I’m looking for some common vocabulary to describe the various nomenclatures found in service operations.

In IETF-land, a “Pass-All Service” would be called a “transport protocol”, and a “Verb-Only Service” an “application protocol”. The last one, “Verb-Noun Service” is just a not-as-generic application protocol, but still an application protocol.

Ask the expert; REST benefits

Here’s the answer I gave to a question that came in on Ask The Experts, asking “What are the most important benefits a company can realize by following REST?”;

In general terms, ease of integration. Implementing RESTful services opens up your data to machines as easily as the HTML based Web does to humans, in effect turning your application integration problem into a data integration one. And almost as easily as you can integrate your data together (using data integration technologies like RDF or Topic Maps), you can also integrate other third party data sources together too.

The value of using http URIs to identify your business objects, and having them answer HTTP GET requests and responding with their state in document form is immense; it is the fundamental technique that enables this form of universally accessible data integration.

Content vs data?

From the it-just-keeps-getting-wackier file, this;

The goal of XDI is to do for controlled data sharing what the Web did for open content sharing

Wow, where to start on this one?

So, how do “content” and “data” differ exactly? Can the same data not be returned from an HTTP GET on a URI as from an XDI GET on an XRI? And meanwhile, it’s doing the same thing that HTTP does two layers up from HTTP (presumably because of protocol independence reasons), yet is itself a system which is dependent upon the XDI protocol (which unapologetically copies the bulk of HTTP application semantics). Yet another case of those who don’t understand the Web, trying to reinvent it I suppose. Stop the insanity!

mod_pubsub and hackery

Chris responds to an earlier comment of mine.

My point remains that HTTP is not suited to extension of its methods because it requires centralized administration of the method names. You can’t simply make up a new method like MONITOR and deploy it unless you go through the IETF to revise the HTTP specification. Unless you do, then there’s no way that anyone could tell the difference between Mark’s MONITOR method and mine (should I devise one) and yet they might be very different animals.

His point about decentralized method definition is very well taken; HTTP does not permit method names to be URIs. PEP attempted to remedy this, but was never deployed.

But in order to use MONITOR, the HTTP spec doesn’t need revision. There are a multitude of HTTP extensions which are defined as standalone extensions which required no revision of HTTP itself. Consider WebDAV. And as Dave Orchard noted, HTTP is rife with extensibility points; this is no accident, because HTTP was explicitly designed to be extended. Which brings us to this comment;

HTTP wasn’t designed to support pubsub. Just because some sharp people can take the protocol and tweak it here and there to enable pubsub doesn’t change that fact.

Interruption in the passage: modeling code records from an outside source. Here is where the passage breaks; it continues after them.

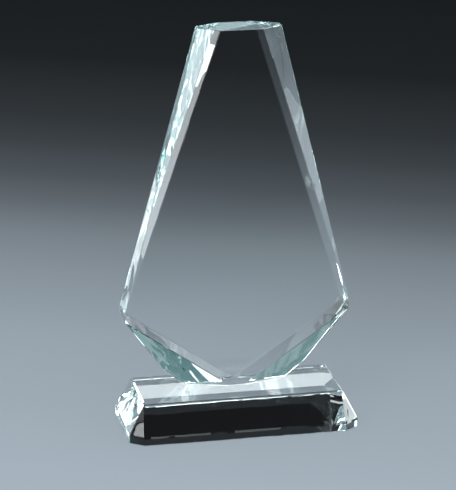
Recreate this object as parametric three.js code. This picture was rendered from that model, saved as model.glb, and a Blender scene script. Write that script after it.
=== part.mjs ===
// Crystal award: an upright bevelled crystal plaque bonded onto a bevelled crystal base block.
// Millimetres, +Z up. X runs along the base, the front faces -Y, and the origin is at the
// middle of the underside, where the block stands on a surface.

import * as THREE from 'three'
import { ConvexGeometry } from 'three/addons/geometries/ConvexGeometry.js'

// Base block: a flat top, a sloped facet down each side and a short upright skirt.
const baseHeight = 22
const topLength = 114 // flat top, along X
const topDepth = 41 // flat top, along Y
const endSlopeReach = 9 // how far each end facet runs out past the top
const sideSlopeReach = 7.5 // how far the front and back facets run out past the top
const skirtHeight = 4.8 // upright band at the foot of the block
const cornerCutLength = 8 // corner facet at the skirt, along X
const cornerCutDepth = 5.5 // corner facet at the skirt, along Y

// Adhesive film: clear, cured between the block's top and the plaque's foot.
const filmThickness = 0.2
const filmInset = 0.5 // film edge inside the plaque's foot

// Plaque: a plate standing on its narrow foot, widest at two side corners, with bevels round
// the front and the back. Heights are above the foot, so a thicker block lifts the whole
// plaque.
const plaqueHeight = 207.8
const plaqueThickness = 17
const backMargin = 4.6 // back of the plaque to the back edge of the flat top
const plaqueWidth = 129 // across the two side corners
const topRidgeWidth = 47 // across the side edges of the top face
const topFrontWidth = 24 // front edge of the top face
const topFrontBevel = 6.2 // front face back to the side edge, at the top face
const topBackBevel = 5.5 // back face forward to the side edge, at the top face
const cornerTopHeight = 46.8 // upper end of the short upright edge at a side corner
const cornerBottomHeight = 41.8 // its lower end
const kneeWidth = 83 // where each lower side facet turns in towards the foot
const kneeHeight = 10.3
const footRidgeWidth = 60 // across the side edges of the foot
const footFrontWidth = 9 // front edge of the foot; its back edge closes to a point
const footFrontBevel = 6.5 // front face back to the side edge, at the foot
const footBackBevel = 7 // back face forward to the side edge, at the foot

const crystalColor = '#dcebea'
const filmColor = '#f4f7f6'

const filmBottom = baseHeight
const plaqueFoot = filmBottom + filmThickness
const plaqueCentreY = topDepth / 2 - backMargin - plaqueThickness / 2

const crystalMaterial = () => new THREE.MeshStandardMaterial({
  color: crystalColor,
  roughness: 0.02,
  metalness: 0,
  transparent: true,
  opacity: 0.35,
})

const filmMaterial = () => new THREE.MeshStandardMaterial({
  color: filmColor,
  roughness: 0.1,
  metalness: 0,
  transparent: true,
  opacity: 0.35,
})

// The same point in all four quarters: left and right, front and back.
function inFourQuarters(x, y, z) {
  const quarters = []
  for (const sideX of [-1, 1]) {
    for (const sideY of [-1, 1]) {
      quarters.push(new THREE.Vector3(sideX * x, sideY * y, z))
    }
  }
  return quarters
}

// Each corner facet is a triangle with its tip at a corner of the flat top.
function baseBlock() {
  const halfLength = topLength / 2 + endSlopeReach
  const halfDepth = topDepth / 2 + sideSlopeReach
  const points = inFourQuarters(topLength / 2, topDepth / 2, baseHeight)
  for (const z of [0, skirtHeight]) {
    points.push(...inFourQuarters(halfLength, halfDepth - cornerCutDepth, z))
    points.push(...inFourQuarters(halfLength - cornerCutLength, halfDepth, z))
  }
  return new THREE.Mesh(new ConvexGeometry(points), crystalMaterial())
}

// Outlines are drawn on the plate's face, x across and y up, for its right half. A line is
// a pair of points.
function lineDirection(line) {
  return line[1].clone().sub(line[0]).normalize()
}

function distanceFromLine(point, line) {
  return Math.abs(lineDirection(line).cross(point.clone().sub(line[0])))
}

// The line moved sideways towards the middle of the plate's face.
function movedInward(line, distance) {
  const direction = lineDirection(line)
  const inward = new THREE.Vector2(-direction.y, direction.x)
  const middle = new THREE.Vector2(0, plaqueHeight / 2)
  if (inward.dot(middle.sub(line[0])) < 0) inward.negate()
  return line.map((point) => point.clone().addScaledVector(inward, distance))
}

function pointAtHeight(line, height) {
  const share = (height - line[0].y) / (line[1].y - line[0].y)
  return line[0].clone().lerp(line[1], share)
}

function meetingPoint(first, second) {
  const along = lineDirection(first)
  const across = lineDirection(second)
  const reach = second[0].clone().sub(first[0]).cross(across) / along.cross(across)
  return first[0].clone().addScaledVector(along, reach)
}

const topFront = new THREE.Vector2(topFrontWidth / 2, plaqueHeight)
const topRidge = new THREE.Vector2(topRidgeWidth / 2, plaqueHeight)
const cornerTop = new THREE.Vector2(plaqueWidth / 2, cornerTopHeight)
const cornerBottom = new THREE.Vector2(plaqueWidth / 2, cornerBottomHeight)
const knee = new THREE.Vector2(kneeWidth / 2, kneeHeight)
const footRidge = new THREE.Vector2(footRidgeWidth / 2, 0)
const footFront = new THREE.Vector2(footFrontWidth / 2, 0)
const footMiddle = new THREE.Vector2(0, 0)

// Where the upper and the lower bevel meet the front face. The back face's lines lie further
// in, by as much as makes the lower ones meet at the foot.
const frontUpperLine = [topFront, cornerTop]
const frontLowerLine = [cornerBottom, footFront]
const backInset = distanceFromLine(footMiddle, frontLowerLine)
const backUpperLine = movedInward(frontUpperLine, backInset)
const backLowerLine = movedInward(frontLowerLine, backInset)

// Each bevel is one flat cut, so its depth grows with the distance from its face's line.
function bevelledSide(side, upperLine, lowerLine, topBevel, footBevel, facePoints) {
  const halfThickness = plaqueThickness / 2
  const upperSlope = topBevel / distanceFromLine(topRidge, upperLine)
  const lowerSlope = footBevel / distanceFromLine(footRidge, lowerLine)
  const placed = facePoints.map((point) => [point, 0])
  for (const point of [topRidge, cornerTop]) {
    placed.push([point, upperSlope * distanceFromLine(point, upperLine)])
  }
  for (const point of [cornerBottom, knee, footRidge]) {
    placed.push([point, lowerSlope * distanceFromLine(point, lowerLine)])
  }
  const points = []
  for (const [point, depth] of placed) {
    const y = side * (halfThickness - depth)
    points.push(new THREE.Vector3(point.x, y, point.y), new THREE.Vector3(-point.x, y, point.y))
  }
  return points
}

function plaque() {
  const backFace = [
    pointAtHeight(backUpperLine, plaqueHeight),
    meetingPoint(backUpperLine, backLowerLine),
    footMiddle,
  ]
  const frontFace = [topFront, footFront]
  const points = [
    ...bevelledSide(-1, frontUpperLine, frontLowerLine, topFrontBevel, footFrontBevel, frontFace),
    ...bevelledSide(1, backUpperLine, backLowerLine, topBackBevel, footBackBevel, backFace),
  ]
  const mesh = new THREE.Mesh(new ConvexGeometry(points), crystalMaterial())
  mesh.position.set(0, plaqueCentreY, plaqueFoot)
  return mesh
}

// The film's outline is the plaque's foot, drawn in by the inset.
function adhesiveFilm() {
  const frontX = footFrontWidth / 2
  const ridgeX = footRidgeWidth / 2 - filmInset
  const faceY = plaqueThickness / 2 - filmInset
  const ridgeFrontY = -faceY + footFrontBevel
  const ridgeBackY = faceY - footBackBevel
  const outline = new THREE.Shape([
    new THREE.Vector2(ridgeX, ridgeFrontY),
    new THREE.Vector2(ridgeX, ridgeBackY),
    new THREE.Vector2(0, faceY),
    new THREE.Vector2(-ridgeX, ridgeBackY),
    new THREE.Vector2(-ridgeX, ridgeFrontY),
    new THREE.Vector2(-frontX, -faceY),
    new THREE.Vector2(frontX, -faceY),
  ])
  const geometry = new THREE.ExtrudeGeometry(outline, { depth: filmThickness, bevelEnabled: false })
  const mesh = new THREE.Mesh(geometry, filmMaterial())
  mesh.position.set(0, plaqueCentreY, filmBottom)
  return mesh
}

const award = new THREE.Group()
award.name = 'crystal_award'

function addPiece(name, mesh) {
  mesh.name = name
  award.add(mesh)
}

addPiece('base_block', baseBlock())
addPiece('adhesive_film', adhesiveFilm())
addPiece('plaque', plaque())

export default award
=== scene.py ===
import bpy
import bmesh
import math
from mathutils import Matrix, Vector


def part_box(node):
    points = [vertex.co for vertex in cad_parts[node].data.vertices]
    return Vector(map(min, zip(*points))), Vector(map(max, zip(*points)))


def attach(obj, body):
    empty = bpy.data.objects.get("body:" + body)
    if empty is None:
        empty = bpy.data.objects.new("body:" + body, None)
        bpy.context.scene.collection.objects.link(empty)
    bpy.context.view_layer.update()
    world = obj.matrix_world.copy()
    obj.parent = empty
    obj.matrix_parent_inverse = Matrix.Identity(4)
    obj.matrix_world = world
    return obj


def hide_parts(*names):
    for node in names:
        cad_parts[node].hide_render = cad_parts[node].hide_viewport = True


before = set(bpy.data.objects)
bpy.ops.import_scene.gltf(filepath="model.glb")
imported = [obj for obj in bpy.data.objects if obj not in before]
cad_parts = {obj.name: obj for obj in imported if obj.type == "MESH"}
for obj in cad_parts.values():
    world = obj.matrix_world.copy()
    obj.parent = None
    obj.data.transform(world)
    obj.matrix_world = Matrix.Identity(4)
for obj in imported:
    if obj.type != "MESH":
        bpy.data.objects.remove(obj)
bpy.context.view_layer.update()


def newMaterial(name):
    material = bpy.data.materials.new(name)
    material.use_nodes = True
    material.node_tree.nodes.clear()
    return material


# inputs are given by socket name, with _ for a space
def addNode(tree, kind, **inputs):
    node = tree.nodes.new(kind)
    for socket, value in inputs.items():
        node.inputs[socket.replace("_", " ")].default_value = value
    return node


def mathNode(tree, operation, first, second):
    node = tree.nodes.new("ShaderNodeMath")
    node.operation = operation
    for socket, value in zip(node.inputs, (first, second)):
        if isinstance(value, (int, float)):
            socket.default_value = value
        else:
            tree.links.new(value, socket)
    return node.outputs[0]


# a soft noise fixed to the piece
def noiseField(tree, scale, detail, stretch, distortion=0.0):
    where = addNode(tree, "ShaderNodeTexCoord")
    mapping = addNode(tree, "ShaderNodeMapping", Scale=stretch)
    noise = addNode(tree, "ShaderNodeTexNoise", Scale=scale, Detail=detail, Distortion=distortion)
    tree.links.new(where.outputs["Object"], mapping.inputs["Vector"])
    tree.links.new(mapping.outputs["Vector"], noise.inputs["Vector"])
    return noise.outputs["Fac"]


def faceMark(tree, name):
    mark = tree.nodes.new("ShaderNodeAttribute")
    mark.attribute_name = name
    return mark.outputs["Fac"]


crystalLook = {
    "ior": 1.517,
    "tint": (0.99, 0.998, 0.996, 1),
    "depthTint": (0.62, 0.86, 0.84, 1),
    "depthDensity": 3.0,
    "polish": 0.0,
    "swirlHeight": 0.0012,  # ripple that hand polishing leaves on the cut bevels
    "flatHeight": 0.00003,  # what is left of it on the lapped faces
    "swirlScale": 28.0,
    "swirlDetail": 1.5,
    "swirlTwist": 1.2,
    "swirlStretch": (1, 1, 0.45),
}


# One material for a whole crystal, so that its depth of tint is kept at the bonded faces,
# where light passes straight on.
def makeCrystal(name, look):
    material = newMaterial(name)
    tree = material.node_tree
    shader = addNode(tree, "ShaderNodeBsdfPrincipled", Base_Color=look["tint"], Metallic=0.0,
                     IOR=look["ior"], Roughness=look["polish"], Transmission_Weight=1.0)
    swirl = noiseField(tree, look["swirlScale"], look["swirlDetail"], look["swirlStretch"],
                       look["swirlTwist"])
    extraHeight = look["swirlHeight"] - look["flatHeight"]
    cutHeight = mathNode(tree, "MULTIPLY", faceMark(tree, "cutFace"), extraHeight)
    height = mathNode(tree, "MULTIPLY", swirl, mathNode(tree, "ADD", cutHeight, look["flatHeight"]))
    bump = addNode(tree, "ShaderNodeBump", Strength=1.0, Distance=1.0)
    clear = addNode(tree, "ShaderNodeBsdfTransparent", Color=(1, 1, 1, 1))
    mix = tree.nodes.new("ShaderNodeMixShader")
    depth = addNode(tree, "ShaderNodeVolumeAbsorption", Color=look["depthTint"],
                    Density=look["depthDensity"])
    out = addNode(tree, "ShaderNodeOutputMaterial")
    tree.links.new(height, bump.inputs["Height"])
    tree.links.new(bump.outputs["Normal"], shader.inputs["Normal"])
    tree.links.new(faceMark(tree, "bondedFace"), mix.inputs["Fac"])
    tree.links.new(shader.outputs["BSDF"], mix.inputs[1])
    tree.links.new(clear.outputs["BSDF"], mix.inputs[2])
    tree.links.new(mix.outputs["Shader"], out.inputs["Surface"])
    tree.links.new(depth.outputs["Volume"], out.inputs["Volume"])
    return material


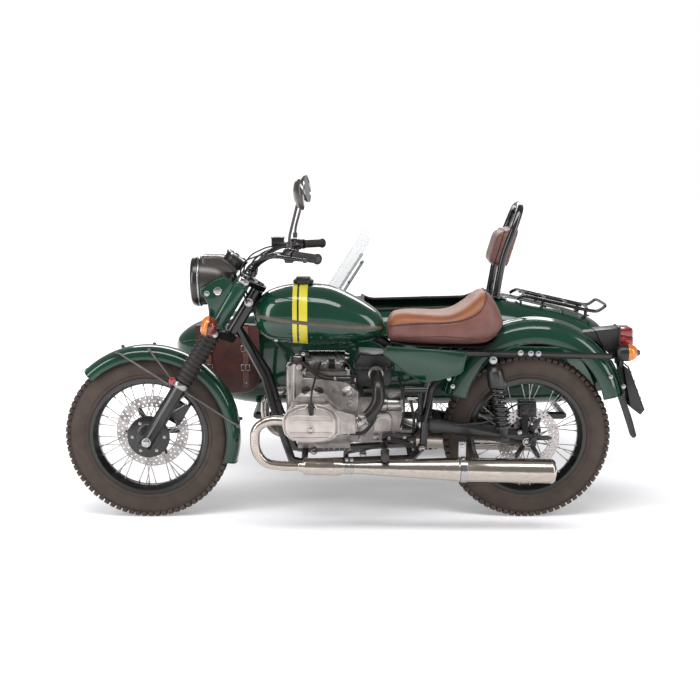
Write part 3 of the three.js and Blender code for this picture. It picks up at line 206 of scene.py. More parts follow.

HTTP was not designed to support pub/sub, but so? Was SOAP? Nope. But that doesn’t prevent one from using it that way. What’s important is that it wasn’t designed in such a way that prevented (even by being merely a “poor fit”) its use for pub/sub, and IMO, neither HTTP nor SOAP were. HTTP was designed for document transfer, and pub/sub fits there perfectly.

Chris then asks a very good mod_pubsub question;

However, all that aside, I am curious about something else related to mod_pubsub. Sure, it makes use of HTTP GET as well as POST, but are GET and POST really the methods? I mean really… how is this any different than the way in which SOAP uses HTTP POST? do_method?

This is largely what I was referring to when I said “well, parts sure are, but the bulk of it?” in reference to mod_pubsub and hackery. The client portion of mod_pubsub – the Javascript Web server and library – had to resort to lowest common denominator; AIUI, they couldn’t present access to HTTP internals to developers. AFAIK, that’s why “route” is a parameter rather than a new method. It’s actually semantically quite close to WebDAV’s COPY method, both in that it is essentially a copy action, but also that it’s an “interaction at a distance”, i.e. that two URIs are used as arguments, rather than just one which would have required the data being routed to flow to the client. But doing this RESTfully, I could easily imagine a ROUTE method.

This is different to a typical Web services approach (I won’t say “SOAP approach”, because SOAP can be used in so many ways), due to two reasons IMO; first, the semantics being tunneled are uniform, and second, they’re tunneled because there was no other way to do it. In my observation, Web services developers use tunneling primarily because they don’t know how to solve their problems without tunneling, and because they’ve been lead to believe that “protocol independence” is a feature rather than a bug.

Persistence; messages and documents

Mark talks about document persistence and message transience. I would have agreed with that a few years ago, but as I’ve come to understand the value in self-description, I see that it is possible to have messages persist in meaning for as long as the documents which they encapsulate. A RESTful message is purely self-descriptive, while “SOA” messages are not (they don’t use a constrained interface, nor are they necessarily stateless), so perhaps that’s where the different view point comes from. But I think that persistent messages is an absolute requirement in the asynchronous future we all want to get too, because if you’re doing asynch – which is, of course, “without a clock” – then your message should mean the same thing whether it arrives now or ten years from now.

General case

Sean McGrath writes;

If you want to look at a cheap, solid, scalable way to do distributed computing, look no further than the combination of HTTP and asynchronous messaging using business level XML documents. The beauty of this, is that it is both Intranet and Internet class at the same time. Work with the web – not against it. Its resources + names for resources + an application protocol (not a transport protocol) that make it work.

+1. The Internet, not the Intranet, is the general case.